[3D code data]
—————

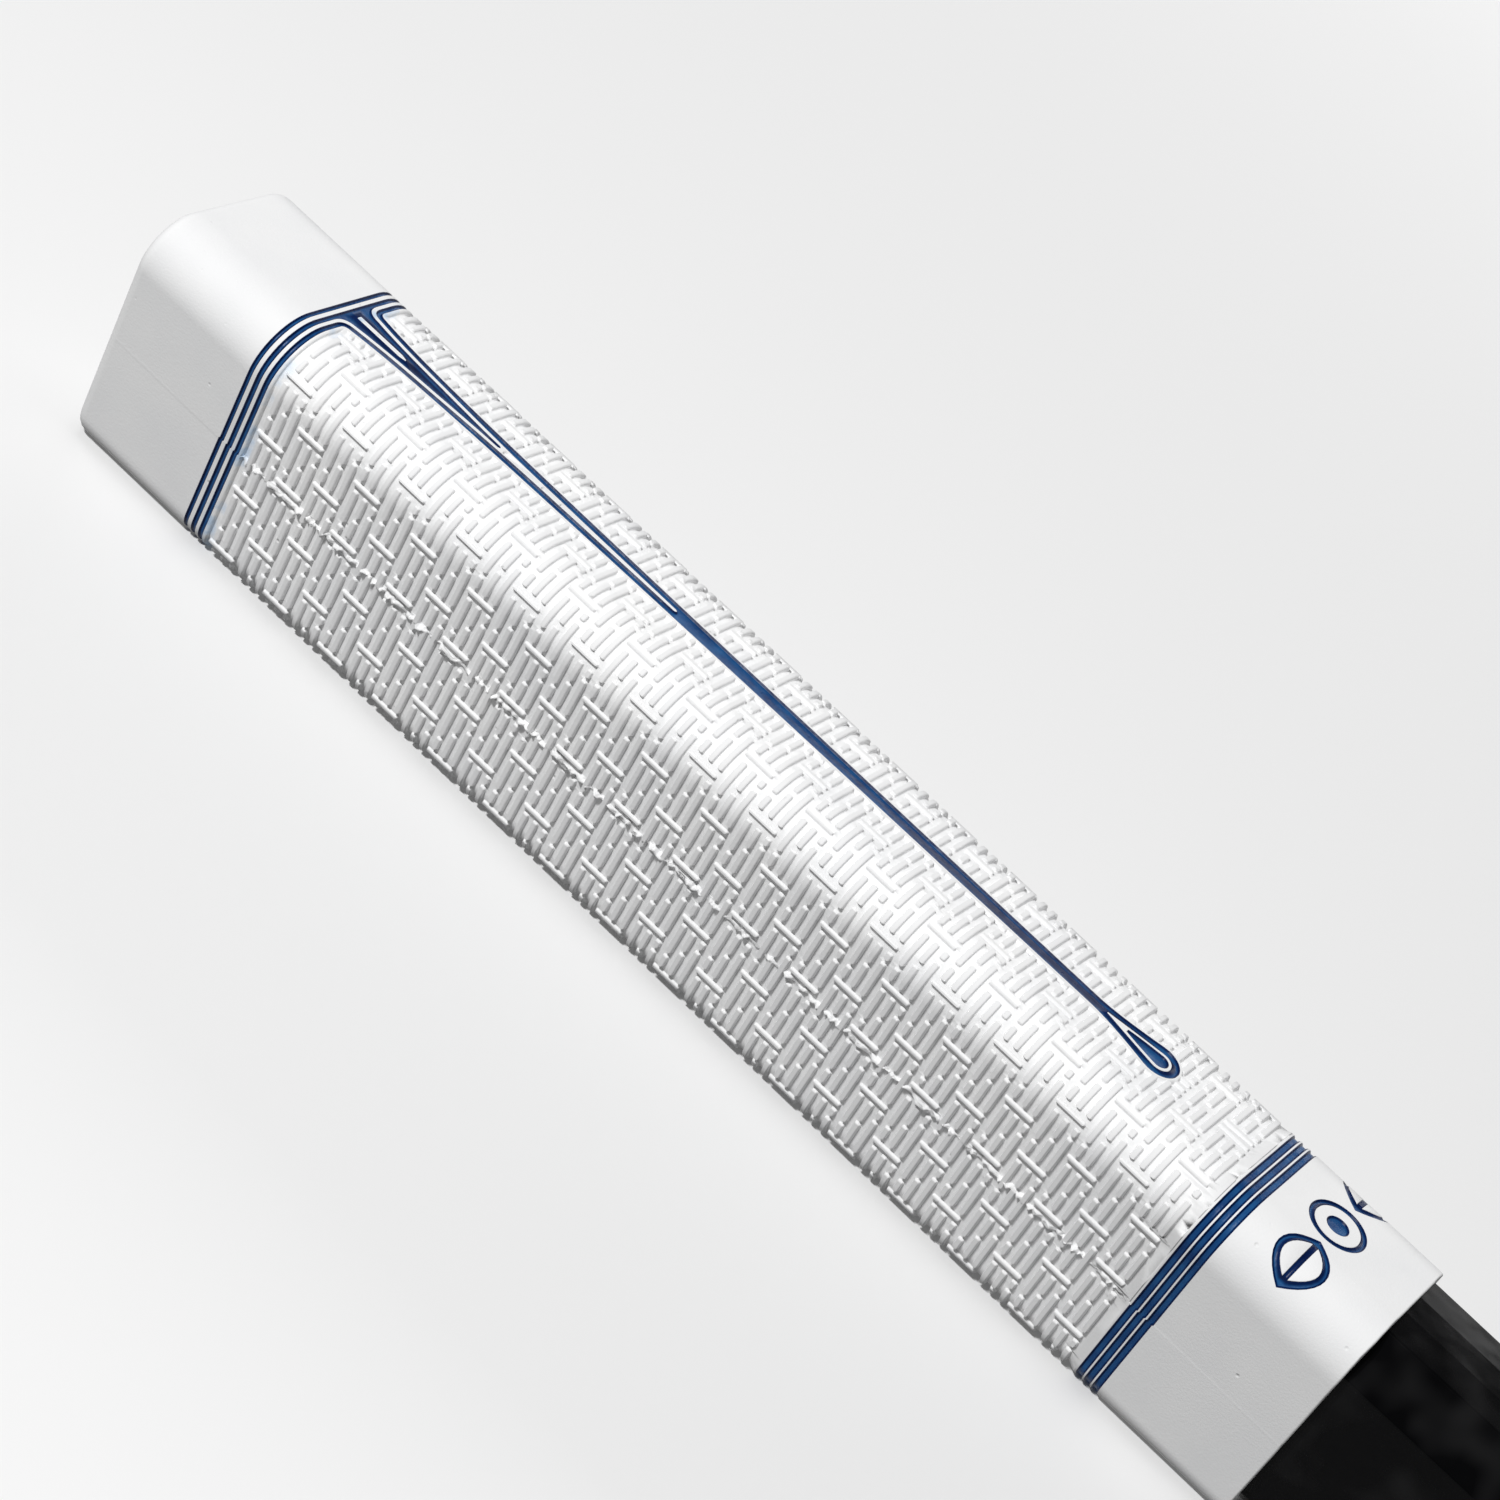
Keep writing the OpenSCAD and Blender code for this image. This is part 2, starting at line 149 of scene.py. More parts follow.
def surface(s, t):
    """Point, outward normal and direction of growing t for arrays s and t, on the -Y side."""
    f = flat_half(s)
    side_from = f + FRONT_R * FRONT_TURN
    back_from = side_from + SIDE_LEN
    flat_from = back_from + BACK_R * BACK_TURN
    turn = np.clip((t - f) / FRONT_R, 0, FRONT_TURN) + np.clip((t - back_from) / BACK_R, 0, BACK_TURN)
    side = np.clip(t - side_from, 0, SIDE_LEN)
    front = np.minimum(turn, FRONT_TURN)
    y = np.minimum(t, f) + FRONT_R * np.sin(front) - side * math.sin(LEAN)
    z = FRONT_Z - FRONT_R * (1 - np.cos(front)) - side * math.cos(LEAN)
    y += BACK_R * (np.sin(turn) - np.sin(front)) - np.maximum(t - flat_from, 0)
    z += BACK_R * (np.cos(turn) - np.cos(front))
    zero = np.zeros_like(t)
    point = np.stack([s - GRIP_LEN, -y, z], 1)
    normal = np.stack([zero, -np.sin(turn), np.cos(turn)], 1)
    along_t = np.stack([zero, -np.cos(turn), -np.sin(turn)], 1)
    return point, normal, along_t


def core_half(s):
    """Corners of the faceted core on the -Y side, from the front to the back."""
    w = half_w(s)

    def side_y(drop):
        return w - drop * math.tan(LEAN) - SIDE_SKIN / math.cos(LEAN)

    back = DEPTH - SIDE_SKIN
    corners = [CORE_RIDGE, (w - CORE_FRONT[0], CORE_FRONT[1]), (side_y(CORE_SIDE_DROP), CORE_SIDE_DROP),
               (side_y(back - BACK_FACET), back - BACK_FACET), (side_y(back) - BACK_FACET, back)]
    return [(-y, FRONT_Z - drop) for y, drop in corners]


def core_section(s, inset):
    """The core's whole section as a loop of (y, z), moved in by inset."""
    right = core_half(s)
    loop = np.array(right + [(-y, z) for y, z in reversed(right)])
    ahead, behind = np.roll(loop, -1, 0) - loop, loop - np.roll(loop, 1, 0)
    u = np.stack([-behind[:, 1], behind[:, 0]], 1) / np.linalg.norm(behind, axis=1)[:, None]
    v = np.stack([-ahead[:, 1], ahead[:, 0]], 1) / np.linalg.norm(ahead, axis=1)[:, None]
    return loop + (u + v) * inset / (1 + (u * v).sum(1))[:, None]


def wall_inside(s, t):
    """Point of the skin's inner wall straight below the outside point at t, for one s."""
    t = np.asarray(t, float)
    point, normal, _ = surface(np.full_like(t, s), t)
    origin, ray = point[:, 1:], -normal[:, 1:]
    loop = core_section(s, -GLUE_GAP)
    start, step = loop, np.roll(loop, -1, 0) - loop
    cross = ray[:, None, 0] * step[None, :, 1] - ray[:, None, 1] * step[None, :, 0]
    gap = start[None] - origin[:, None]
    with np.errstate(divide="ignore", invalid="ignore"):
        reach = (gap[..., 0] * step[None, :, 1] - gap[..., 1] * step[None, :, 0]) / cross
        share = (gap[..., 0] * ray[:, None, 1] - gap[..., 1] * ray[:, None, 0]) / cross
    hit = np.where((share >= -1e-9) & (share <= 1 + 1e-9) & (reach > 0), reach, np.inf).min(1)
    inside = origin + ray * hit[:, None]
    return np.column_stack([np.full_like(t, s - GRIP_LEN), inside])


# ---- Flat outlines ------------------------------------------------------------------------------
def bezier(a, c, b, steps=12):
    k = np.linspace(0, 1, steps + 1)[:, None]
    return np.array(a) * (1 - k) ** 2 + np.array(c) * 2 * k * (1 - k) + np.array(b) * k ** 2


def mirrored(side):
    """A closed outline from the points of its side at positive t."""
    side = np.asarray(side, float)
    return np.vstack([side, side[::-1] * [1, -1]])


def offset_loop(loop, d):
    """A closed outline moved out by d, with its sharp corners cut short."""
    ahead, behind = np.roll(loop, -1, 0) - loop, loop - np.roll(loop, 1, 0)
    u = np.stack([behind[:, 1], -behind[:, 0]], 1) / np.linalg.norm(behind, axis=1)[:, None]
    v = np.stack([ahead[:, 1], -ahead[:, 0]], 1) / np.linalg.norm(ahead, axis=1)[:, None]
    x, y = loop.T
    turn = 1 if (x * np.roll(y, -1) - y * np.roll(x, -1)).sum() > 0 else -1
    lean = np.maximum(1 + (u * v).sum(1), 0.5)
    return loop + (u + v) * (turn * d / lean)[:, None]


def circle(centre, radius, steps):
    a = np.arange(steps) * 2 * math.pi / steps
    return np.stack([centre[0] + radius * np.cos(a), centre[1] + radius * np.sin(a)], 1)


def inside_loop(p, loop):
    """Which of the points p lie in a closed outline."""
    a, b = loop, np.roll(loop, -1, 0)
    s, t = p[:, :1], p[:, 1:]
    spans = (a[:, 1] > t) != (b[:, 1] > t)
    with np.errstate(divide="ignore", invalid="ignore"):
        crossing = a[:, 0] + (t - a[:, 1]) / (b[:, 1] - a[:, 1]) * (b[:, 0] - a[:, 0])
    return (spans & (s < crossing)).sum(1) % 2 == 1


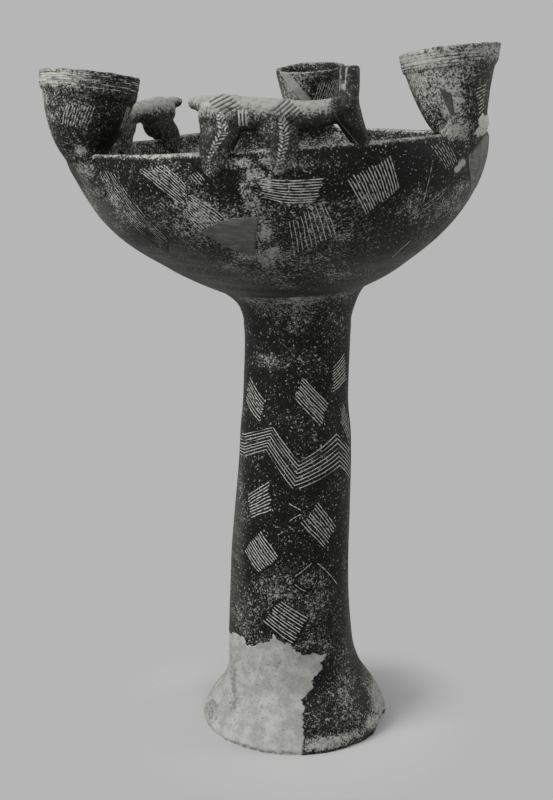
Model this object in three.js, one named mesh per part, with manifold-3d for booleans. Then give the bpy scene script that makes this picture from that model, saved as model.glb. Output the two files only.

—————

Prompt:
Write out every entry exactly as given.

Result of this exercise:
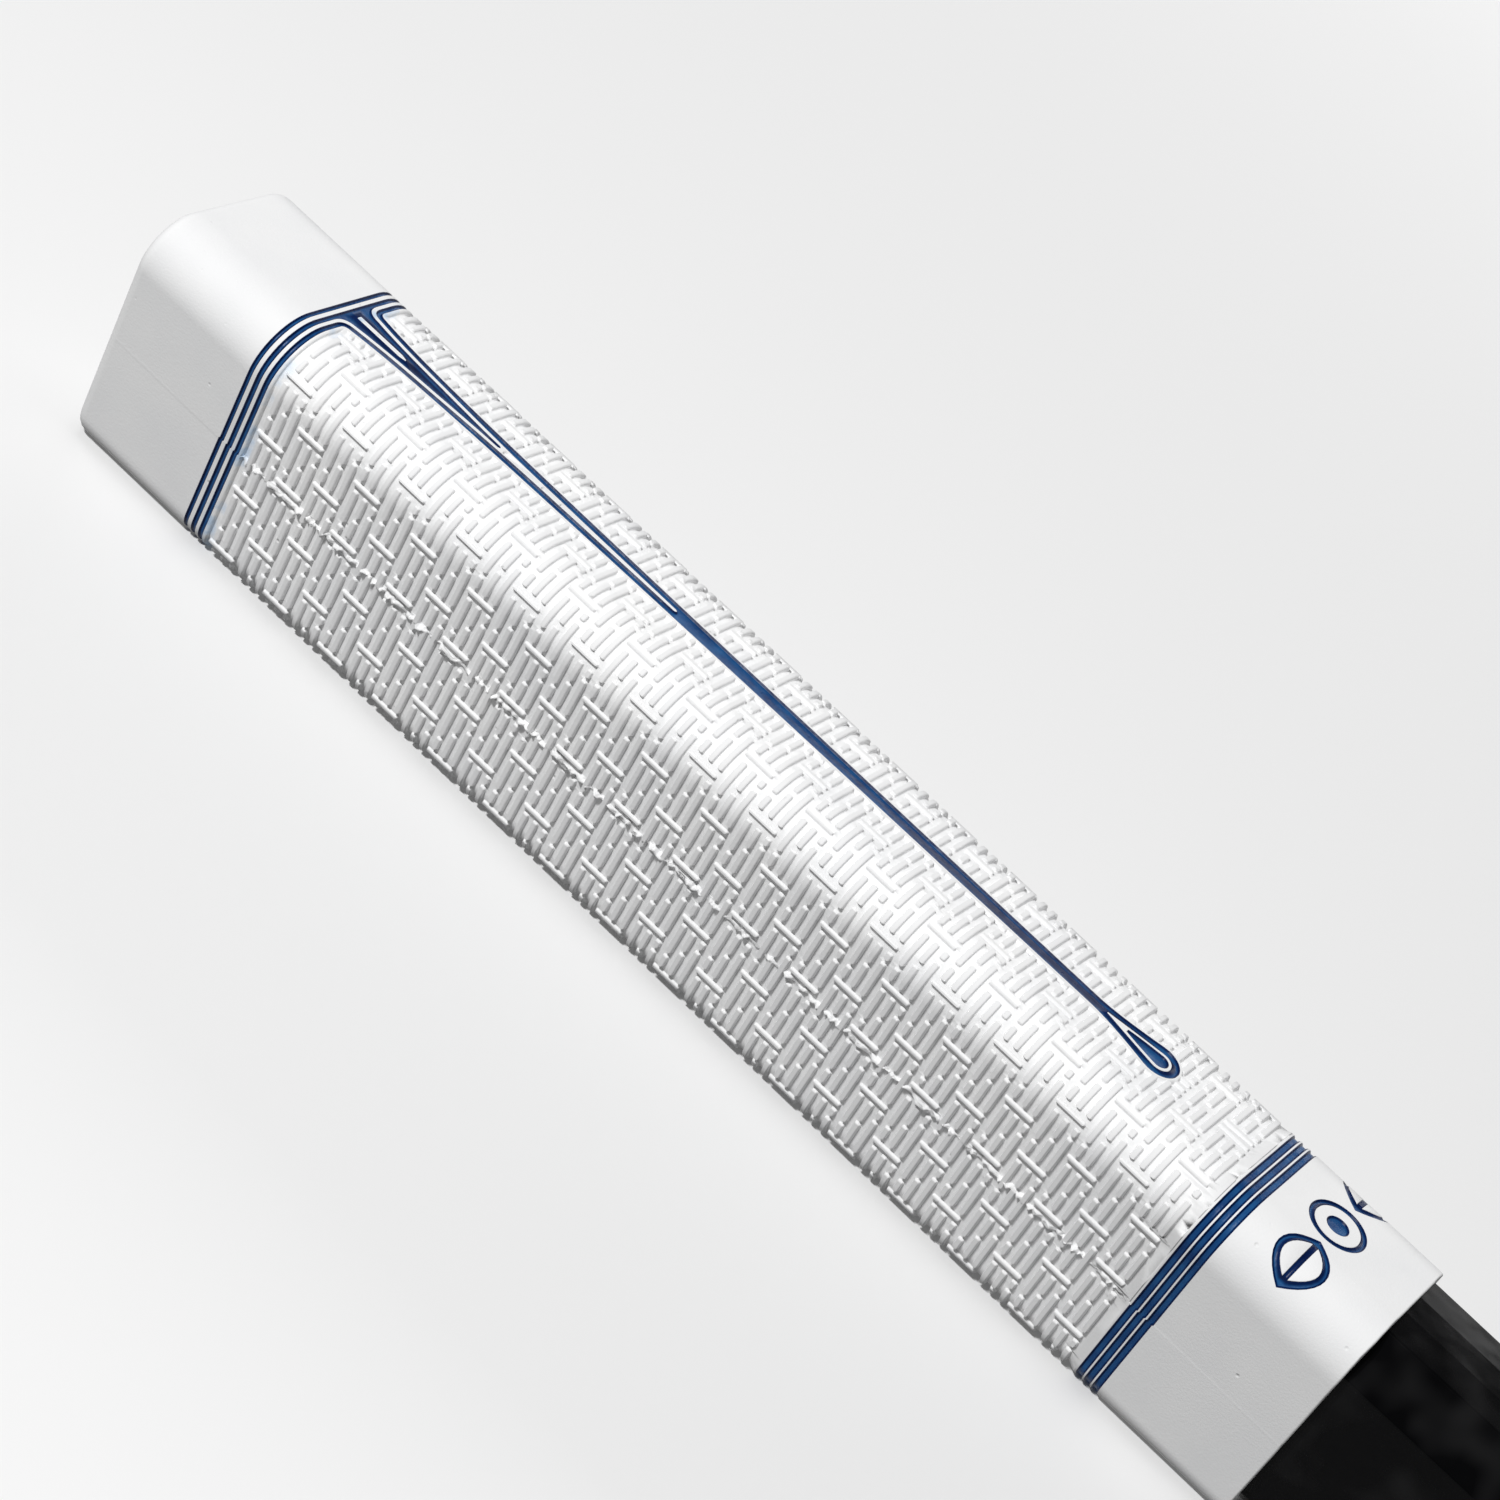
Keep writing the OpenSCAD and Blender code for this image. This is part 2, starting at line 149 of scene.py. More parts follow.
def surface(s, t):
    """Point, outward normal and direction of growing t for arrays s and t, on the -Y side."""
    f = flat_half(s)
    side_from = f + FRONT_R * FRONT_TURN
    back_from = side_from + SIDE_LEN
    flat_from = back_from + BACK_R * BACK_TURN
    turn = np.clip((t - f) / FRONT_R, 0, FRONT_TURN) + np.clip((t - back_from) / BACK_R, 0, BACK_TURN)
    side = np.clip(t - side_from, 0, SIDE_LEN)
    front = np.minimum(turn, FRONT_TURN)
    y = np.minimum(t, f) + FRONT_R * np.sin(front) - side * math.sin(LEAN)
    z = FRONT_Z - FRONT_R * (1 - np.cos(front)) - side * math.cos(LEAN)
    y += BACK_R * (np.sin(turn) - np.sin(front)) - np.maximum(t - flat_from, 0)
    z += BACK_R * (np.cos(turn) - np.cos(front))
    zero = np.zeros_like(t)
    point = np.stack([s - GRIP_LEN, -y, z], 1)
    normal = np.stack([zero, -np.sin(turn), np.cos(turn)], 1)
    along_t = np.stack([zero, -np.cos(turn), -np.sin(turn)], 1)
    return point, normal, along_t


def core_half(s):
    """Corners of the faceted core on the -Y side, from the front to the back."""
    w = half_w(s)

    def side_y(drop):
        return w - drop * math.tan(LEAN) - SIDE_SKIN / math.cos(LEAN)

    back = DEPTH - SIDE_SKIN
    corners = [CORE_RIDGE, (w - CORE_FRONT[0], CORE_FRONT[1]), (side_y(CORE_SIDE_DROP), CORE_SIDE_DROP),
               (side_y(back - BACK_FACET), back - BACK_FACET), (side_y(back) - BACK_FACET, back)]
    return [(-y, FRONT_Z - drop) for y, drop in corners]


def core_section(s, inset):
    """The core's whole section as a loop of (y, z), moved in by inset."""
    right = core_half(s)
    loop = np.array(right + [(-y, z) for y, z in reversed(right)])
    ahead, behind = np.roll(loop, -1, 0) - loop, loop - np.roll(loop, 1, 0)
    u = np.stack([-behind[:, 1], behind[:, 0]], 1) / np.linalg.norm(behind, axis=1)[:, None]
    v = np.stack([-ahead[:, 1], ahead[:, 0]], 1) / np.linalg.norm(ahead, axis=1)[:, None]
    return loop + (u + v) * inset / (1 + (u * v).sum(1))[:, None]


def wall_inside(s, t):
    """Point of the skin's inner wall straight below the outside point at t, for one s."""
    t = np.asarray(t, float)
    point, normal, _ = surface(np.full_like(t, s), t)
    origin, ray = point[:, 1:], -normal[:, 1:]
    loop = core_section(s, -GLUE_GAP)
    start, step = loop, np.roll(loop, -1, 0) - loop
    cross = ray[:, None, 0] * step[None, :, 1] - ray[:, None, 1] * step[None, :, 0]
    gap = start[None] - origin[:, None]
    with np.errstate(divide="ignore", invalid="ignore"):
        reach = (gap[..., 0] * step[None, :, 1] - gap[..., 1] * step[None, :, 0]) / cross
        share = (gap[..., 0] * ray[:, None, 1] - gap[..., 1] * ray[:, None, 0]) / cross
    hit = np.where((share >= -1e-9) & (share <= 1 + 1e-9) & (reach > 0), reach, np.inf).min(1)
    inside = origin + ray * hit[:, None]
    return np.column_stack([np.full_like(t, s - GRIP_LEN), inside])


# ---- Flat outlines ------------------------------------------------------------------------------
def bezier(a, c, b, steps=12):
    k = np.linspace(0, 1, steps + 1)[:, None]
    return np.array(a) * (1 - k) ** 2 + np.array(c) * 2 * k * (1 - k) + np.array(b) * k ** 2


def mirrored(side):
    """A closed outline from the points of its side at positive t."""
    side = np.asarray(side, float)
    return np.vstack([side, side[::-1] * [1, -1]])


def offset_loop(loop, d):
    """A closed outline moved out by d, with its sharp corners cut short."""
    ahead, behind = np.roll(loop, -1, 0) - loop, loop - np.roll(loop, 1, 0)
    u = np.stack([behind[:, 1], -behind[:, 0]], 1) / np.linalg.norm(behind, axis=1)[:, None]
    v = np.stack([ahead[:, 1], -ahead[:, 0]], 1) / np.linalg.norm(ahead, axis=1)[:, None]
    x, y = loop.T
    turn = 1 if (x * np.roll(y, -1) - y * np.roll(x, -1)).sum() > 0 else -1
    lean = np.maximum(1 + (u * v).sum(1), 0.5)
    return loop + (u + v) * (turn * d / lean)[:, None]


def circle(centre, radius, steps):
    a = np.arange(steps) * 2 * math.pi / steps
    return np.stack([centre[0] + radius * np.cos(a), centre[1] + radius * np.sin(a)], 1)


def inside_loop(p, loop):
    """Which of the points p lie in a closed outline."""
    a, b = loop, np.roll(loop, -1, 0)
    s, t = p[:, :1], p[:, 1:]
    spans = (a[:, 1] > t) != (b[:, 1] > t)
    with np.errstate(divide="ignore", invalid="ignore"):
        crossing = a[:, 0] + (t - a[:, 1]) / (b[:, 1] - a[:, 1]) * (b[:, 0] - a[:, 0])
    return (spans & (s < crossing)).sum(1) % 2 == 1


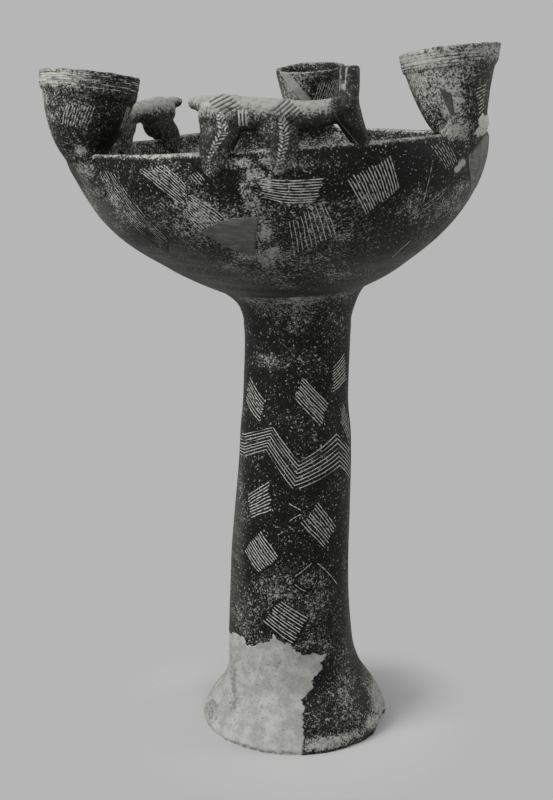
Model this object in three.js, one named mesh per part, with manifold-3d for booleans. Then give the bpy scene script that makes this picture from that model, saved as model.glb. Output the two files only.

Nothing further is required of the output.